Photo by YU-bin, flickr

By Itzia Miravete Veraza

According to a recent joint media investigation, Spain and other countries are fuelling human rights violations against migrants in countries like Mauritania, Morocco and Tunisia

While States must work together to address the fact of mass migration, there is much debate about how to do so in the most humane way while also respecting migrants’ fundamental human rightsThe joint media investigation found that Spain cooperates with countries of origin and transit by providing large sums of money to third countries (such as Morocco and Mauritania) to prevent migrants from crossing the border into Spain. 

These agreements that Spain has put in place have made Morocco and Mauritania the gatekeepers of the European side of the border in the region of the Canary Islands, Ceuta and Melilla.
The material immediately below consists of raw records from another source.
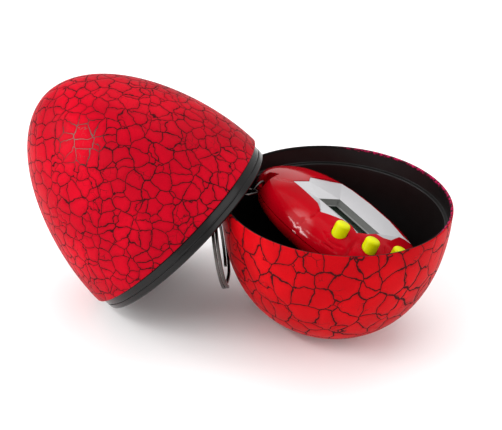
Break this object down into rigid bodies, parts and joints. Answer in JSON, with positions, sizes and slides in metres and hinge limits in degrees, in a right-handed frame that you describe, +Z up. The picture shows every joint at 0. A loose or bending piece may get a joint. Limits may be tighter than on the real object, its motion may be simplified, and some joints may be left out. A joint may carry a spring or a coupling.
{
  "type": "virtual pet keychain",
  "caption": "Round-bodied virtual pet on a keychain, lying in the open bowl of a red egg-shaped case; the case's other half leans on the bowl's rim.",
  "frame": {"origin": "centre of the small flat foot under the bowl", "axes": "+Z up, +X from the leaning cap towards the bowl, +Y away from the side where the buttons are"},
  "size_m": [0.123, 0.0736, 0.0687],
  "materials": {
    "egg_red": "satin",
    "collar_black": "gloss",
    "ballast_steel": "satin",
    "ballast_black": "satin",
    "pet_red": "gloss",
    "pet_dark_red": "gloss",
    "face_white": "gloss",
    "frame_grey": "satin",
    "window_clear": "gloss",
    "lcd_green": "satin",
    "rubber_grey": "matt",
    "board_green": "satin",
    "chip_black": "gloss",
    "piezo_brass": "satin",
    "button_yellow": "gloss",
    "battery_steel": "satin",
    "contact_steel": "satin",
    "screw_steel": "satin",
    "chain_steel": "gloss"
  },
  "bodies": {
    "bowl": {"egg_bowl": "egg_red", "ballast_weight": "ballast_steel", "ballast_cover": "ballast_black"},
    "cap": {"egg_cap": "egg_red", "cap_collar": "collar_black"},
    "pet": {"front_shell": "pet_red", "back_shell": "pet_dark_red", "battery_door": "pet_dark_red", "faceplate": "face_white", "screen_frame": "frame_grey", "screen_window": "window_clear", "lcd_panel": "lcd_green", "zebra_connector": "rubber_grey", "circuit_board": "board_green", "chip_blob": "chip_black", "piezo_buzzer": "piezo_brass", "button_pad": "rubber_grey", "battery_1": "battery_steel", "battery_2": "battery_steel", "battery_contact_positive": "contact_steel", "battery_contact_negative": "contact_steel", "battery_contact_bridge": "contact_steel", "case_screw_1": "screw_steel", "case_screw_2": "screw_steel", "case_screw_3": "screw_steel", "case_screw_4": "screw_steel", "battery_door_screw": "screw_steel"},
    "button_left_body": {"button_left": "button_yellow"},
    "button_middle_body": {"button_middle": "button_yellow"},
    "button_right_body": {"button_right": "button_yellow"},
    "jump_ring_body": {"jump_ring": "chain_steel"},
    "chain_link_1_body": {"chain_link_1": "chain_steel"},
    "chain_link_2_body": {"chain_link_2": "chain_steel"},
    "chain_link_3_body": {"chain_link_3": "chain_steel"},
    "chain_link_4_body": {"chain_link_4": "chain_steel"},
    "split_ring_body": {"split_ring": "chain_steel"}
  },
  "joints": [
    {"name": "cap_swing", "type": "hinge", "parent": "bowl", "child": "cap", "pos_m": [0.00592, -0.00097, -0.0137], "axis": [-0.1616, -0.9869, 0], "range_deg": [-47.57, 0]},
    {"name": "pet_lift", "type": "slide", "parent": "bowl", "child": "pet", "axis": [0, 0, 1], "range_m": [0, 0.002]},
    {"name": "button_left_press", "type": "slide", "parent": "pet", "child": "button_left_body", "axis": [-0.3652, -0.091, -0.9265], "range_m": [0, 0.0008], "stiffness_N_per_m": 250},
    {"name": "button_middle_press", "type": "slide", "parent": "pet", "child": "button_middle_body", "axis": [-0.3652, -0.091, -0.9265], "range_m": [0, 0.0008], "stiffness_N_per_m": 250},
    {"name": "button_right_press", "type": "slide", "parent": "pet", "child": "button_right_body", "axis": [-0.3652, -0.091, -0.9265], "range_m": [0, 0.0008], "stiffness_N_per_m": 250},
    {"name": "jump_ring_hinge", "type": "hinge", "parent": "pet", "child": "jump_ring_body", "pos_m": [-0.02118, 0.00854, 0.03792], "axis": [-0.7618, 0.6012, 0.2412], "range_deg": [0, 3]},
    {"name": "chain_link_1_hinge", "type": "hinge", "parent": "jump_ring_body", "child": "chain_link_1_body", "pos_m": [-0.02363, 0.00496, 0.03911], "axis": [-0.8253, 0.5646, 0], "range_deg": [0, 3]},
    {"name": "chain_link_2_hinge", "type": "hinge", "parent": "chain_link_1_body", "child": "chain_link_2_body", "pos_m": [-0.02668, 0.0005, 0.04058], "axis": [-0.8253, 0.5646, 0], "range_deg": [0, 3]},
    {"name": "chain_link_3_hinge", "type": "hinge", "parent": "chain_link_2_body", "child": "chain_link_3_body", "pos_m": [-0.02868, -0.00351, 0.04205], "axis": [-0.3714, 0.9285, 0], "range_deg": [0, 4]},
    {"name": "chain_link_4_hinge", "type": "hinge", "parent": "chain_link_3_body", "child": "chain_link_4_body", "pos_m": [-0.0349, -0.006, 0.04315], "axis": [-0.0175, 0.9998, 0], "range_deg": [0, 8]},
    {"name": "split_ring_hinge", "type": "hinge", "parent": "chain_link_4_body", "child": "split_ring_body", "pos_m": [-0.0349, -0.006, 0.03796], "axis": [-0.0175, 0.9998, 0], "range_deg": [0, 16]}
  ]
}
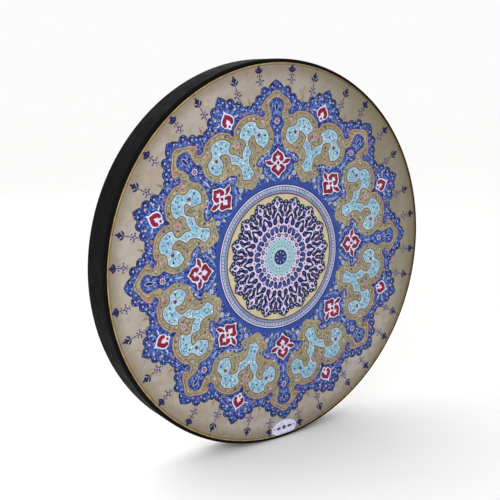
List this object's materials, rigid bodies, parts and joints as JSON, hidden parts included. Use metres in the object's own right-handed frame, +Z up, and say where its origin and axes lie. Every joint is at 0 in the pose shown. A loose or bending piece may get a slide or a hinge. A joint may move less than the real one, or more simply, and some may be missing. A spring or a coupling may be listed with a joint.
{
  "type": "frame drum",
  "caption": "Shallow round frame drum with a printed skin on a bent wooden hoop, a black side cover, and short chains of steel rings hung inside.",
  "frame": {"origin": "under the middle of the rim, halfway through the depth, on the surface that the drum stands on", "axes": "+Z up, the drum's axis along Y, the skin facing -Y and the open back facing +Y"},
  "size_m": [0.53, 0.045, 0.53],
  "materials": {
    "hoop_wood": "satin lacquer",
    "printed_skin": "matte print on synthetic skin",
    "black_leatherette": "fine-grained black leatherette",
    "label_paper": "smooth coated paper",
    "steel_wire": "nickel-plated wire",
    "strap_leather": "dark brown leather with stitched edges",
    "strap_brass": "polished"
  },
  "bodies": {
    "drum": {"frame_hoop": "hoop_wood", "head_skin": "printed_skin", "side_cover": "black_leatherette", "maker_label": "label_paper", "ring_eyes": "steel_wire", "hand_strap": "strap_leather", "strap_washers": "strap_brass", "strap_screws": "strap_brass"},
    "ring_01_upper": {"ring_01_upper": "steel_wire"},
    "ring_01_middle": {"ring_01_middle": "steel_wire"},
    "ring_01_lower": {"ring_01_lower": "steel_wire"},
    "ring_02_upper": {"ring_02_upper": "steel_wire"},
    "ring_02_middle": {"ring_02_middle": "steel_wire"},
    "ring_02_lower": {"ring_02_lower": "steel_wire"},
    "ring_03_upper": {"ring_03_upper": "steel_wire"},
    "ring_03_middle": {"ring_03_middle": "steel_wire"},
    "ring_03_lower": {"ring_03_lower": "steel_wire"},
    "ring_04_upper": {"ring_04_upper": "steel_wire"},
    "ring_04_middle": {"ring_04_middle": "steel_wire"},
    "ring_04_lower": {"ring_04_lower": "steel_wire"},
    "ring_05_upper": {"ring_05_upper": "steel_wire"},
    "ring_05_middle": {"ring_05_middle": "steel_wire"},
    "ring_05_lower": {"ring_05_lower": "steel_wire"},
    "ring_06_upper": {"ring_06_upper": "steel_wire"},
    "ring_06_middle": {"ring_06_middle": "steel_wire"},
    "ring_06_lower": {"ring_06_lower": "steel_wire"},
    "ring_07_upper": {"ring_07_upper": "steel_wire"},
    "ring_07_middle": {"ring_07_middle": "steel_wire"},
    "ring_07_lower": {"ring_07_lower": "steel_wire"},
    "ring_08_upper": {"ring_08_upper": "steel_wire"},
    "ring_08_middle": {"ring_08_middle": "steel_wire"},
    "ring_08_lower": {"ring_08_lower": "steel_wire"},
    "ring_09_upper": {"ring_09_upper": "steel_wire"},
    "ring_09_middle": {"ring_09_middle": "steel_wire"},
    "ring_09_lower": {"ring_09_lower": "steel_wire"},
    "ring_10_upper": {"ring_10_upper": "steel_wire"},
    "ring_10_middle": {"ring_10_middle": "steel_wire"},
    "ring_10_lower": {"ring_10_lower": "steel_wire"},
    "ring_11_upper": {"ring_11_upper": "steel_wire"},
    "ring_11_middle": {"ring_11_middle": "steel_wire"},
    "ring_11_lower": {"ring_11_lower": "steel_wire"},
    "ring_12_upper": {"ring_12_upper": "steel_wire"},
    "ring_12_middle": {"ring_12_middle": "steel_wire"},
    "ring_12_lower": {"ring_12_lower": "steel_wire"},
    "ring_13_upper": {"ring_13_upper": "steel_wire"},
    "ring_13_middle": {"ring_13_middle": "steel_wire"},
    "ring_13_lower": {"ring_13_lower": "steel_wire"},
    "ring_14_upper": {"ring_14_upper": "steel_wire"},
    "ring_14_middle": {"ring_14_middle": "steel_wire"},
    "ring_14_lower": {"ring_14_lower": "steel_wire"},
    "ring_15_upper": {"ring_15_upper": "steel_wire"},
    "ring_15_middle": {"ring_15_middle": "steel_wire"},
    "ring_15_lower": {"ring_15_lower": "steel_wire"}
  },
  "joints": [
    {"name": "swing_01_upper", "type": "hinge", "parent": "drum", "child": "ring_01_upper", "pos_m": [-0.24167, 0.001, 0.2872], "axis": [1, 0, 0], "range_deg": [-15, 15]},
    {"name": "swing_01_middle", "type": "hinge", "parent": "ring_01_upper", "child": "ring_01_middle", "pos_m": [-0.24167, 0.001, 0.2783], "axis": [1, 0, 0], "range_deg": [-15, 15]},
    {"name": "swing_01_lower", "type": "hinge", "parent": "ring_01_middle", "child": "ring_01_lower", "pos_m": [-0.24167, 0.001, 0.2659], "axis": [1, 0, 0], "range_deg": [-15, 15]},
    {"name": "swing_02_upper", "type": "hinge", "parent": "drum", "child": "ring_02_upper", "pos_m": [-0.23111, 0.001, 0.33689], "axis": [1, 0, 0], "range_deg": [-15, 15]},
    {"name": "swing_02_middle", "type": "hinge", "parent": "ring_02_upper", "child": "ring_02_middle", "pos_m": [-0.23111, 0.001, 0.32799], "axis": [1, 0, 0], "range_deg": [-15, 15]},
    {"name": "swing_02_lower", "type": "hinge", "parent": "ring_02_middle", "child": "ring_02_lower", "pos_m": [-0.23111, 0.001, 0.31559], "axis": [1, 0, 0], "range_deg": [-15, 15]},
    {"name": "swing_03_upper", "type": "hinge", "parent": "drum", "child": "ring_03_upper", "pos_m": [-0.21044, 0.001, 0.3833], "axis": [1, 0, 0], "range_deg": [-15, 15]},
    {"name": "swing_03_middle", "type": "hinge", "parent": "ring_03_upper", "child": "ring_03_middle", "pos_m": [-0.21044, 0.001, 0.3744], "axis": [1, 0, 0], "range_deg": [-15, 15]},
    {"name": "swing_03_lower", "type": "hinge", "parent": "ring_03_middle", "child": "ring_03_lower", "pos_m": [-0.21044, 0.001, 0.362], "axis": [1, 0, 0], "range_deg": [-15, 15]},
    {"name": "swing_04_upper", "type": "hinge", "parent": "drum", "child": "ring_04_upper", "pos_m": [-0.18058, 0.001, 0.4244], "axis": [1, 0, 0], "range_deg": [-15, 15]},
    {"name": "swing_04_middle", "type": "hinge", "parent": "ring_04_upper", "child": "ring_04_middle", "pos_m": [-0.18058, 0.001, 0.4155], "axis": [1, 0, 0], "range_deg": [-15, 15]},
    {"name": "swing_04_lower", "type": "hinge", "parent": "ring_04_middle", "child": "ring_04_lower", "pos_m": [-0.18058, 0.001, 0.4031], "axis": [1, 0, 0], "range_deg": [-15, 15]},
    {"name": "swing_05_upper", "type": "hinge", "parent": "drum", "child": "ring_05_upper", "pos_m": [-0.14283, 0.001, 0.45839], "axis": [1, 0, 0], "range_deg": [-15, 15]},
    {"name": "swing_05_middle", "type": "hinge", "parent": "ring_05_upper", "child": "ring_05_middle", "pos_m": [-0.14283, 0.001, 0.44949], "axis": [1, 0, 0], "range_deg": [-15, 15]},
    {"name": "swing_05_lower", "type": "hinge", "parent": "ring_05_middle", "child": "ring_05_lower", "pos_m": [-0.14283, 0.001, 0.43709], "axis": [1, 0, 0], "range_deg": [-15, 15]},
    {"name": "swing_06_upper", "type": "hinge", "parent": "drum", "child": "ring_06_upper", "pos_m": [-0.09884, 0.001, 0.48379], "axis": [1, 0, 0], "range_deg": [-15, 15]},
    {"name": "swing_06_middle", "type": "hinge", "parent": "ring_06_upper", "child": "ring_06_middle", "pos_m": [-0.09884, 0.001, 0.47489], "axis": [1, 0, 0], "range_deg": [-15, 15]},
    {"name": "swing_06_lower", "type": "hinge", "parent": "ring_06_middle", "child": "ring_06_lower", "pos_m": [-0.09884, 0.001, 0.46249], "axis": [1, 0, 0], "range_deg": [-15, 15]},
    {"name": "swing_07_upper", "type": "hinge", "parent": "drum", "child": "ring_07_upper", "pos_m": [-0.05052, 0.001, 0.49949], "axis": [1, 0, 0], "range_deg": [-15, 15]},
    {"name": "swing_07_middle", "type": "hinge", "parent": "ring_07_upper", "child": "ring_07_middle", "pos_m": [-0.05052, 0.001, 0.49059], "axis": [1, 0, 0], "range_deg": [-15, 15]},
    {"name": "swing_07_lower", "type": "hinge", "parent": "ring_07_middle", "child": "ring_07_lower", "pos_m": [-0.05052, 0.001, 0.47819], "axis": [1, 0, 0], "range_deg": [-15, 15]},
    {"name": "swing_08_upper", "type": "hinge", "parent": "drum", "child": "ring_08_upper", "pos_m": [0, 0.001, 0.5048], "axis": [1, 0, 0], "range_deg": [-15, 15]},
    {"name": "swing_08_middle", "type": "hinge", "parent": "ring_08_upper", "child": "ring_08_middle", "pos_m": [0, 0.001, 0.4959], "axis": [1, 0, 0], "range_deg": [-15, 15]},
    {"name": "swing_08_lower", "type": "hinge", "parent": "ring_08_middle", "child": "ring_08_lower", "pos_m": [0, 0.001, 0.4835], "axis": [1, 0, 0], "range_deg": [-15, 15]},
    {"name": "swing_09_upper", "type": "hinge", "parent": "drum", "child": "ring_09_upper", "pos_m": [0.05052, 0.001, 0.49949], "axis": [1, 0, 0], "range_deg": [-15, 15]},
    {"name": "swing_09_middle", "type": "hinge", "parent": "ring_09_upper", "child": "ring_09_middle", "pos_m": [0.05052, 0.001, 0.49059], "axis": [1, 0, 0], "range_deg": [-15, 15]},
    {"name": "swing_09_lower", "type": "hinge", "parent": "ring_09_middle", "child": "ring_09_lower", "pos_m": [0.05052, 0.001, 0.47819], "axis": [1, 0, 0], "range_deg": [-15, 15]},
    {"name": "swing_10_upper", "type": "hinge", "parent": "drum", "child": "ring_10_upper", "pos_m": [0.09884, 0.001, 0.48379], "axis": [1, 0, 0], "range_deg": [-15, 15]},
    {"name": "swing_10_middle", "type": "hinge", "parent": "ring_10_upper", "child": "ring_10_middle", "pos_m": [0.09884, 0.001, 0.47489], "axis": [1, 0, 0], "range_deg": [-15, 15]},
    {"name": "swing_10_lower", "type": "hinge", "parent": "ring_10_middle", "child": "ring_10_lower", "pos_m": [0.09884, 0.001, 0.46249], "axis": [1, 0, 0], "range_deg": [-15, 15]},
    {"name": "swing_11_upper", "type": "hinge", "parent": "drum", "child": "ring_11_upper", "pos_m": [0.14283, 0.001, 0.45839], "axis": [1, 0, 0], "range_deg": [-15, 15]},
    {"name": "swing_11_middle", "type": "hinge", "parent": "ring_11_upper", "child": "ring_11_middle", "pos_m": [0.14283, 0.001, 0.44949], "axis": [1, 0, 0], "range_deg": [-15, 15]},
    {"name": "swing_11_lower", "type": "hinge", "parent": "ring_11_middle", "child": "ring_11_lower", "pos_m": [0.14283, 0.001, 0.43709], "axis": [1, 0, 0], "range_deg": [-15, 15]},
    {"name": "swing_12_upper", "type": "hinge", "parent": "drum", "child": "ring_12_upper", "pos_m": [0.18058, 0.001, 0.4244], "axis": [1, 0, 0], "range_deg": [-15, 15]},
    {"name": "swing_12_middle", "type": "hinge", "parent": "ring_12_upper", "child": "ring_12_middle", "pos_m": [0.18058, 0.001, 0.4155], "axis": [1, 0, 0], "range_deg": [-15, 15]},
    {"name": "swing_12_lower", "type": "hinge", "parent": "ring_12_middle", "child": "ring_12_lower", "pos_m": [0.18058, 0.001, 0.4031], "axis": [1, 0, 0], "range_deg": [-15, 15]},
    {"name": "swing_13_upper", "type": "hinge", "parent": "drum", "child": "ring_13_upper", "pos_m": [0.21044, 0.001, 0.3833], "axis": [1, 0, 0], "range_deg": [-15, 15]},
    {"name": "swing_13_middle", "type": "hinge", "parent": "ring_13_upper", "child": "ring_13_middle", "pos_m": [0.21044, 0.001, 0.3744], "axis": [1, 0, 0], "range_deg": [-15, 15]},
    {"name": "swing_13_lower", "type": "hinge", "parent": "ring_13_middle", "child": "ring_13_lower", "pos_m": [0.21044, 0.001, 0.362], "axis": [1, 0, 0], "range_deg": [-15, 15]},
    {"name": "swing_14_upper", "type": "hinge", "parent": "drum", "child": "ring_14_upper", "pos_m": [0.23111, 0.001, 0.33689], "axis": [1, 0, 0], "range_deg": [-15, 15]},
    {"name": "swing_14_middle", "type": "hinge", "parent": "ring_14_upper", "child": "ring_14_middle", "pos_m": [0.23111, 0.001, 0.32799], "axis": [1, 0, 0], "range_deg": [-15, 15]},
    {"name": "swing_14_lower", "type": "hinge", "parent": "ring_14_middle", "child": "ring_14_lower", "pos_m": [0.23111, 0.001, 0.31559], "axis": [1, 0, 0], "range_deg": [-15, 15]},
    {"name": "swing_15_upper", "type": "hinge", "parent": "drum", "child": "ring_15_upper", "pos_m": [0.24167, 0.001, 0.2872], "axis": [1, 0, 0], "range_deg": [-15, 15]},
    {"name": "swing_15_middle", "type": "hinge", "parent": "ring_15_upper", "child": "ring_15_middle", "pos_m": [0.24167, 0.001, 0.2783], "axis": [1, 0, 0], "range_deg": [-15, 15]},
    {"name": "swing_15_lower", "type": "hinge", "parent": "ring_15_middle", "child": "ring_15_lower", "pos_m": [0.24167, 0.001, 0.2659], "axis": [1, 0, 0], "range_deg": [-15, 15]}
  ]
}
Ultimately, they have led to significant human rights violations in the border regions, such as torture, sexual violence, and arbitrary detentions, among others. The continuation of these agreements in the face of these human rights violations implies the tacit acceptance by Spain of violations against migrants and possibly against the NGOs that assist migrants. 

These practices have culminated in disasters such as the events in Melilla in June 2022, where at least 37 migrants died and 77 more went missing between the Spanish and Moroccan fences at the Melilla enclave, where they had been trapped and teargassed in a security operation.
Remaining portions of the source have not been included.